Which lines hold the string "scene"? Copy every one of them.

## Begin

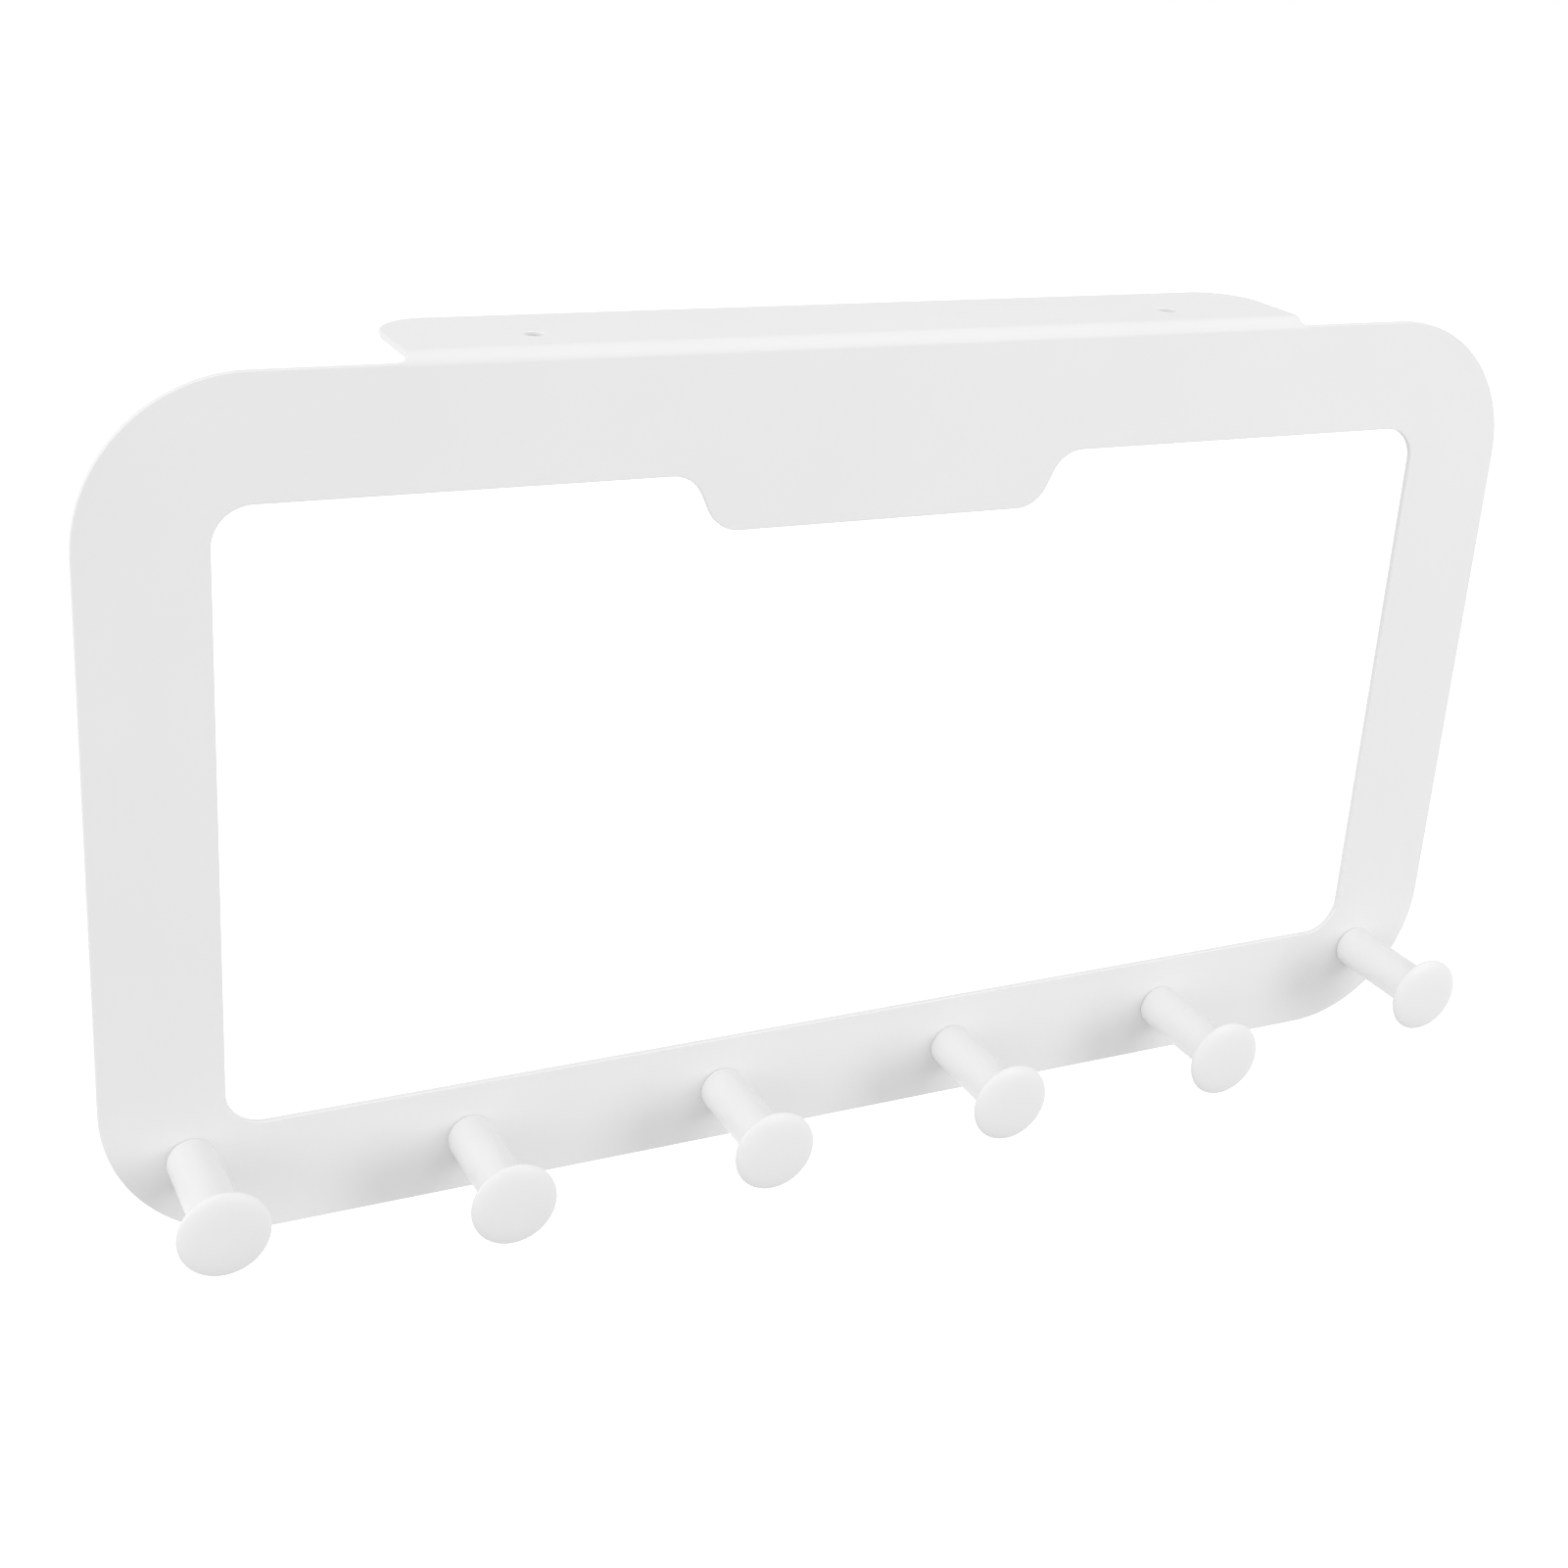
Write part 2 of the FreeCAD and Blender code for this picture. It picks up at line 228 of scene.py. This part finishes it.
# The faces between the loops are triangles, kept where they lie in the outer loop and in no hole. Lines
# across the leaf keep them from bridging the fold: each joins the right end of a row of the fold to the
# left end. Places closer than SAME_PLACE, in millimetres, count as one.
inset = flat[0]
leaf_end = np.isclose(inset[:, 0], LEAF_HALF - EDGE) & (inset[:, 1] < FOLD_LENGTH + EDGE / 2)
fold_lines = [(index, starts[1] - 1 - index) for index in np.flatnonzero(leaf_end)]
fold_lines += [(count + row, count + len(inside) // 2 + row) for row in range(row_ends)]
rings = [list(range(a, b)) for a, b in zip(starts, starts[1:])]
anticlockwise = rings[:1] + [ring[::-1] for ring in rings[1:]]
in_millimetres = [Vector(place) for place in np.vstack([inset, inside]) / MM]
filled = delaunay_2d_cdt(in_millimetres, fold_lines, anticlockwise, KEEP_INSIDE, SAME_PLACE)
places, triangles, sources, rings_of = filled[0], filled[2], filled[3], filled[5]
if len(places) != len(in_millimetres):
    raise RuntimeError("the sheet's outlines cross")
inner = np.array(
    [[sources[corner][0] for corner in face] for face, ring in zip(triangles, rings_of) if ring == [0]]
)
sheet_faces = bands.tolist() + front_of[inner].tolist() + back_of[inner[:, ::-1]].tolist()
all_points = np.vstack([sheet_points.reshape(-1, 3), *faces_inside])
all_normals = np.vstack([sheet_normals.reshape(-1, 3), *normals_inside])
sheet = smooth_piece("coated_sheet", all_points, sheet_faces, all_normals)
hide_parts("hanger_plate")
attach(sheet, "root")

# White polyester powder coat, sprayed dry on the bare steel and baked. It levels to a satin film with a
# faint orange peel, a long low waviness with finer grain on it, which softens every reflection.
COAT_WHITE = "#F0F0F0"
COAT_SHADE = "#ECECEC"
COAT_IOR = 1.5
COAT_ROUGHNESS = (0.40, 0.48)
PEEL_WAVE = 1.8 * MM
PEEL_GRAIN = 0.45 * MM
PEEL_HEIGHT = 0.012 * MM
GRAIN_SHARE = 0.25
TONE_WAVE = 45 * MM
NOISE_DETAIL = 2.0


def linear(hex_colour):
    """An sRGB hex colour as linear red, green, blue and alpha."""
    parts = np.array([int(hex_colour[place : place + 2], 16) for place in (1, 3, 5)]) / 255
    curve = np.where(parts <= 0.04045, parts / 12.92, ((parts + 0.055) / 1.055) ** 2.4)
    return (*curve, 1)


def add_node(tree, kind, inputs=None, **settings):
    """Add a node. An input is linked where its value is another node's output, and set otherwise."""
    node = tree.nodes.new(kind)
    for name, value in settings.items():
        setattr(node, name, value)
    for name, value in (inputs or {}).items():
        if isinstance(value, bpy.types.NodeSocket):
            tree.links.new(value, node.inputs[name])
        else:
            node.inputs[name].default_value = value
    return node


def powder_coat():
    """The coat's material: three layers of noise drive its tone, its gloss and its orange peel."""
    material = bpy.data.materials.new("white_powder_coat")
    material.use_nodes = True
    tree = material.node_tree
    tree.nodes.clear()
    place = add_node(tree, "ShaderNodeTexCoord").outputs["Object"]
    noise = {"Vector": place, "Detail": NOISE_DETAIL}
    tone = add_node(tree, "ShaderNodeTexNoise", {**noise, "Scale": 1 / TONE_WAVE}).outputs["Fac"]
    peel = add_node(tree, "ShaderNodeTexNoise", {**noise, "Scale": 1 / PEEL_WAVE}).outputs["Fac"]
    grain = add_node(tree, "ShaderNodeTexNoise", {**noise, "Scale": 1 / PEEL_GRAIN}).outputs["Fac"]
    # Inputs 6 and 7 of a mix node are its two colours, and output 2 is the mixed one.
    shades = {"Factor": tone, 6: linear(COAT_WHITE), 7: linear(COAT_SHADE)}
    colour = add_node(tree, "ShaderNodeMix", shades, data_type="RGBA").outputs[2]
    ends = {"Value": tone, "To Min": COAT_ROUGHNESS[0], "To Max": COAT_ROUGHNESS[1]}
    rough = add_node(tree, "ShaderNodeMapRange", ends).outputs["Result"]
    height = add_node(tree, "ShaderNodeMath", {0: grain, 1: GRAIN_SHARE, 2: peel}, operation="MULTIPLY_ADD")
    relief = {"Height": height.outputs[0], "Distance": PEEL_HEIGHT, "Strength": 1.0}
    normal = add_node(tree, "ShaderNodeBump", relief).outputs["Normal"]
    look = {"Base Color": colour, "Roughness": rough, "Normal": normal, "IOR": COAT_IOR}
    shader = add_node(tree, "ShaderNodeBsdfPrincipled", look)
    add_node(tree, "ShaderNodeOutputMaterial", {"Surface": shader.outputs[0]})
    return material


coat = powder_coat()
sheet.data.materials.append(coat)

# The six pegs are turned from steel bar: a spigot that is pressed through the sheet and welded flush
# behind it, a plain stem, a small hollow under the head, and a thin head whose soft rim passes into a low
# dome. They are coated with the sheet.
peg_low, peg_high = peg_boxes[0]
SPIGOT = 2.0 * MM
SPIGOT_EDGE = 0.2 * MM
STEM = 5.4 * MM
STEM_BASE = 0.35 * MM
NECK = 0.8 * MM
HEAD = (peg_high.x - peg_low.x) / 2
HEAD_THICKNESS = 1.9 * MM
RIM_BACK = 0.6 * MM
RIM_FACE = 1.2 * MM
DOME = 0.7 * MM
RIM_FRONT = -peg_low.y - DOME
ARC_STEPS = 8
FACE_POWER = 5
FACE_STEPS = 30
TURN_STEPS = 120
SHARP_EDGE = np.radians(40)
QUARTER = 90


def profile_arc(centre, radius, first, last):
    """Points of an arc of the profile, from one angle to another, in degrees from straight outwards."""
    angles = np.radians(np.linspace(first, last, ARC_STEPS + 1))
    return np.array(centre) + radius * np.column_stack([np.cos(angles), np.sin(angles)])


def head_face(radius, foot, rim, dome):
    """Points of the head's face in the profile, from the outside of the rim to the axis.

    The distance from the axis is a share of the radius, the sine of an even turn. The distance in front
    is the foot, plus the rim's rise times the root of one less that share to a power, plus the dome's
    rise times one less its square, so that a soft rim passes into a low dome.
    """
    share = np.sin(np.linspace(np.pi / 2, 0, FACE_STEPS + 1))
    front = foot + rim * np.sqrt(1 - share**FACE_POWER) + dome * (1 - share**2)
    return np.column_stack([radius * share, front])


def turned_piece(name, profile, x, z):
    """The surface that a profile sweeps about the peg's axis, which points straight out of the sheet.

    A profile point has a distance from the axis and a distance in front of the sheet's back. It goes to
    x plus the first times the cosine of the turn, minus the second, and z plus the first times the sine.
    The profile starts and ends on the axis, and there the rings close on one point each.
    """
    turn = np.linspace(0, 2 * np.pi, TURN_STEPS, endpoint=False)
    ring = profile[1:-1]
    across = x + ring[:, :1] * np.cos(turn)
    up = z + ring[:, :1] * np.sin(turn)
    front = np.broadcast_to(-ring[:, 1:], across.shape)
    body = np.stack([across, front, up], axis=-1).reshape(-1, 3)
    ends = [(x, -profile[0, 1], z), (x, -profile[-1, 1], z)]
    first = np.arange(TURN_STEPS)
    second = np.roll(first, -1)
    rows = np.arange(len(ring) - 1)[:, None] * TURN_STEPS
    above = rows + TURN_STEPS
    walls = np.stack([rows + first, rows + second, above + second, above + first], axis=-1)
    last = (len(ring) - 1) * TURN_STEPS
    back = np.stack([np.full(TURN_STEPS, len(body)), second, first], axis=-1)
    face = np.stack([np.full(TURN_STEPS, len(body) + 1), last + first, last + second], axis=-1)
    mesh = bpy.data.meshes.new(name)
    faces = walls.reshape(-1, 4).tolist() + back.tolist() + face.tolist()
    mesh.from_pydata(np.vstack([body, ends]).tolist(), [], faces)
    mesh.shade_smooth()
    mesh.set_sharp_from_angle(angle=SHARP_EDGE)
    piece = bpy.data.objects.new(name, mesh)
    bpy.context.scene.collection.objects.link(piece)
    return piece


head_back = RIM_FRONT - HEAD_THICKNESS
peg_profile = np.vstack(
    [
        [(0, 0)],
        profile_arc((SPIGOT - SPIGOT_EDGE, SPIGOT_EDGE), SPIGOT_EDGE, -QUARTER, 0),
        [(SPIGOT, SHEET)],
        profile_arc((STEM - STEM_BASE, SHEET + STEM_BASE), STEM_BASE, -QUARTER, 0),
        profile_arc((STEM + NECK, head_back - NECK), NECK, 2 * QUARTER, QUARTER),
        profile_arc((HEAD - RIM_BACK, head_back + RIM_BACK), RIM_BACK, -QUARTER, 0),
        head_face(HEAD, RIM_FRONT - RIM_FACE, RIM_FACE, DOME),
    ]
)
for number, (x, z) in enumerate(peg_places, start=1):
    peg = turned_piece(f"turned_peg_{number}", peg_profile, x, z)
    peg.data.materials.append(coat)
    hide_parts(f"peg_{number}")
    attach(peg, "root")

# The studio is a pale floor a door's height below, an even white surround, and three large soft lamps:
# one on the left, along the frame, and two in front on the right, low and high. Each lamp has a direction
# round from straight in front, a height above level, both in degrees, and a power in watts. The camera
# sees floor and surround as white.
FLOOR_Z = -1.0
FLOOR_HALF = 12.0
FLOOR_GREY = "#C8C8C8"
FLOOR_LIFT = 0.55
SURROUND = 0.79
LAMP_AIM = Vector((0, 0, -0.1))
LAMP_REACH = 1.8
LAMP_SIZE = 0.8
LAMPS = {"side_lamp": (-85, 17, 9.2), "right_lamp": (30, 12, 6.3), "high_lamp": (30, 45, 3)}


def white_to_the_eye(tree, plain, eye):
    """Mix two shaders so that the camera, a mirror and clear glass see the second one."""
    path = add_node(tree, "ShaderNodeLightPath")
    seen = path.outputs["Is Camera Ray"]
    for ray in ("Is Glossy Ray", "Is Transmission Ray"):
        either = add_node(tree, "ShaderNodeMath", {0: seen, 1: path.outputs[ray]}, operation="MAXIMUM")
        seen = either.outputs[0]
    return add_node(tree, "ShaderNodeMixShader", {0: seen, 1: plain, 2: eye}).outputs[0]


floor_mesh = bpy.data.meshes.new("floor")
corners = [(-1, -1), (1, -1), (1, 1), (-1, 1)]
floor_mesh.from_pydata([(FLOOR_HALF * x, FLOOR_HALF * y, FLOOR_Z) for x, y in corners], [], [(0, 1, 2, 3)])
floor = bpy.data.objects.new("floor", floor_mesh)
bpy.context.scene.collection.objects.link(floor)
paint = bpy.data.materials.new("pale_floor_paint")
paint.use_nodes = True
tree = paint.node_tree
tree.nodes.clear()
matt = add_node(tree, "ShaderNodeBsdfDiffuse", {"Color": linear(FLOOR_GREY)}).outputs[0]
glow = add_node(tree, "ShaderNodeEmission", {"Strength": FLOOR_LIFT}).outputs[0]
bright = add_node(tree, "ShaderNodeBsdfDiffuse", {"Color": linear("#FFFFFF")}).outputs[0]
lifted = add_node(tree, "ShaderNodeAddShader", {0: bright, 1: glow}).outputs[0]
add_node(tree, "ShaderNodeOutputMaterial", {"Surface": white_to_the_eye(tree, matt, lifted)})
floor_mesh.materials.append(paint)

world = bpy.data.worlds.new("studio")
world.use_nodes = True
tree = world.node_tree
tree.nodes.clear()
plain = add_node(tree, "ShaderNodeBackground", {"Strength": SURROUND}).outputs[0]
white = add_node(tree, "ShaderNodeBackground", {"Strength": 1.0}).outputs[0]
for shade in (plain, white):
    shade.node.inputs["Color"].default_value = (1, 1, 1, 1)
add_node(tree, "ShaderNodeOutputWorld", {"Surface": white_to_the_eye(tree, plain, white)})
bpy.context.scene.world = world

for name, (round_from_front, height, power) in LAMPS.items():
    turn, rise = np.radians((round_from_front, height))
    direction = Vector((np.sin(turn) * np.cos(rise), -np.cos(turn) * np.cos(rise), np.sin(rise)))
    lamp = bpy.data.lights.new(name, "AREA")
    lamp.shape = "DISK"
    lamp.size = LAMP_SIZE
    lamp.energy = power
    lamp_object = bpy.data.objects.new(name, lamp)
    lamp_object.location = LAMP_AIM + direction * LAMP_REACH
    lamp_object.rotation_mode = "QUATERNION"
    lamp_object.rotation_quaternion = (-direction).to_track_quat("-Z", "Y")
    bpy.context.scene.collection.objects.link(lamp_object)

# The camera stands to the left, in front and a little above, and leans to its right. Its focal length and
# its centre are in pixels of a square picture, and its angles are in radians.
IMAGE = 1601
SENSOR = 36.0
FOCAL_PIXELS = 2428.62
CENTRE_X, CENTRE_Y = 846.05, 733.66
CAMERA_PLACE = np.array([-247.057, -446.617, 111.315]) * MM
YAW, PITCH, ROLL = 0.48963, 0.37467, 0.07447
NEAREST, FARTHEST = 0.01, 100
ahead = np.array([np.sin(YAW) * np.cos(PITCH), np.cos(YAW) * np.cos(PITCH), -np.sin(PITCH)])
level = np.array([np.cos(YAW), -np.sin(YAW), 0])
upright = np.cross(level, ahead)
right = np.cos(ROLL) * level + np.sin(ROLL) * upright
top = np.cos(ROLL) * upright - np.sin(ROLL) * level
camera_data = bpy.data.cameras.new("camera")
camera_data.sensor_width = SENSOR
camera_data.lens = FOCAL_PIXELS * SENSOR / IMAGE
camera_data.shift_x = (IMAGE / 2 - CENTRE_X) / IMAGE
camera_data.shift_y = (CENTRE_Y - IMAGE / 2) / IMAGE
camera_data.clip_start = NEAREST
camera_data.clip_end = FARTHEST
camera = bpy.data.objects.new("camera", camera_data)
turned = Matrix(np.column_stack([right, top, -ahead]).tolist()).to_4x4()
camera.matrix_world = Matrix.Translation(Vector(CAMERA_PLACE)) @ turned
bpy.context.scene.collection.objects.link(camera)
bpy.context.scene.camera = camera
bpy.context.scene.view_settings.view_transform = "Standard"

## End

◆ **Output below**
Write part 2 of the FreeCAD and Blender code for this picture. It picks up at line 228 of scene.py. This part finishes it.
    bpy.context.scene.collection.objects.link(piece)
bpy.context.scene.collection.objects.link(floor)
bpy.context.scene.world = world
    bpy.context.scene.collection.objects.link(lamp_object)
bpy.context.scene.collection.objects.link(camera)
bpy.context.scene.camera = camera
bpy.context.scene.view_settings.view_transform = "Standard"